— А Фельдфебльер?
— Тут никакой телепатии не требуется, — сказал Галка. — У этого типа одно на уме.
Точно, подумал я.
— Ну, что ж, спасибо за беседу, Киприан. Было очень приятно. Карл сидел в вестибюле, на диване для посетителей и читал газету.
Я сказал, что не вижу ничего уникального. Карл выглядел разочарованным. Неужели он, психиатр высшей категории…
Тут входная дверь открылась, и вошли три пары больных. Они несли большие кастрюли с едой. Ручки кастрюль были обернуты полотенцами. В вестибюле сразу стало тесно и шумно. Среди больных был и Жаботинский, совсем за это время ссутулившийся и исхудавший, но все такой же назойливый.
— Доктор Йохан, доктор Йохан, доктор Йохан, — затараторил он, чуть не намереваясь схватить меня за одежду, — приветствую, приветствую. Как дела, а? Как дела, доктор Йохан, доктор Йохан?

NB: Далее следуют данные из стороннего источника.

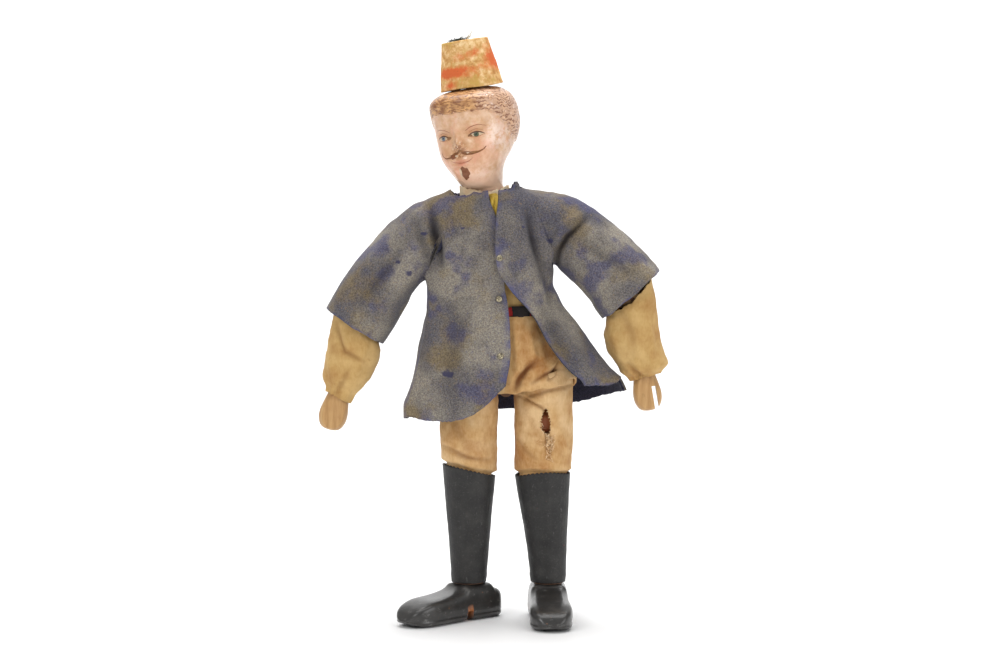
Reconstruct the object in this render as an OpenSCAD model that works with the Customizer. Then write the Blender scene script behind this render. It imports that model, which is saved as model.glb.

— Хорошо, Жаботинский, хорошо, — сказал я, поднимая руки перед грудью.
— Доктор Жан, доктор Жан, доктор Жан, — продолжал он, — когда будет комиссия, а? Проверка когда будет, доктор Жан?
В вестибюле появился Фельдфебльер, поигрывая ключами. Я поглядел на Карла, но он промолчал, стараясь придать лицу нейтральное выражение.
— Вам же указали привязать Жаботинского, — строго обратился я к санитару.
— А чего? — воскликнул санитар, глядя только на Карла. — Тру-до-те-ра-пи-я! — назидательно сказал он. — Так ведь, доктор Мингерц?
Карл словно стал ниже ростом и все еще молчал. Из коридора высунулся Галка и попросил разрешения пройти в палату. Карл отмахнулся. Санитар спокойно, не обращая на нас внимания, повел больных в отделение. Галка, снова сгорбившись и утеряв свое высокомерие, уныло побрел вслед за ними. Жаботинский затараторил, обращаясь к нему:
— Чебурашка, Чебурашка, Чебурашка, у нас сегодня борщ на обед, борщ, борщ, на обед борщ, Чебурашка.
— Заткнись, Жаба! — прикрикнул на него санитар, и Жаботинский действительно замолк.
— Почему ты не уволишь этого гада? — спросил я Карла достаточно громко, чтобы это можно было услышать в коридоре.
— А почему ты сам этого не сделал, Ян? — тихо спросил Карл.
Я покинул клинику. Случай Галки показался мне заурядным, и ничем помочь Карлу я не мог. Однако какое-то сомнение — уникум во мне зародил. Через месяц я решил узнать, как у него продвигаются дела, но связаться с Карлом никак не мог. Домашний телефон не отвечал, а в клинике неизменно говорили, что доктор Мингерц только сейчас вышел на минутку. Однажды трубку поднял сам Фельдфебльер. Я, как настоящий телепат, просто видел его гнусную ухмылку, когда он говорил, что доктора Мингерца только сейчас вызвали к главному. А потом он спросил, будто не узнал мой голос, кто это говорит. Я повесил трубку и смачно высказал зеркалу, что я думаю по поводу всех сотрудников 10-го отделения ТОКПБ и, в частности, по поводу ихнего младшего медперсонала. В конце концов, мне надоела эта глупая игра, я решил, что если Карл просил моей помощи, то я имею право узнать о судьбе пациента.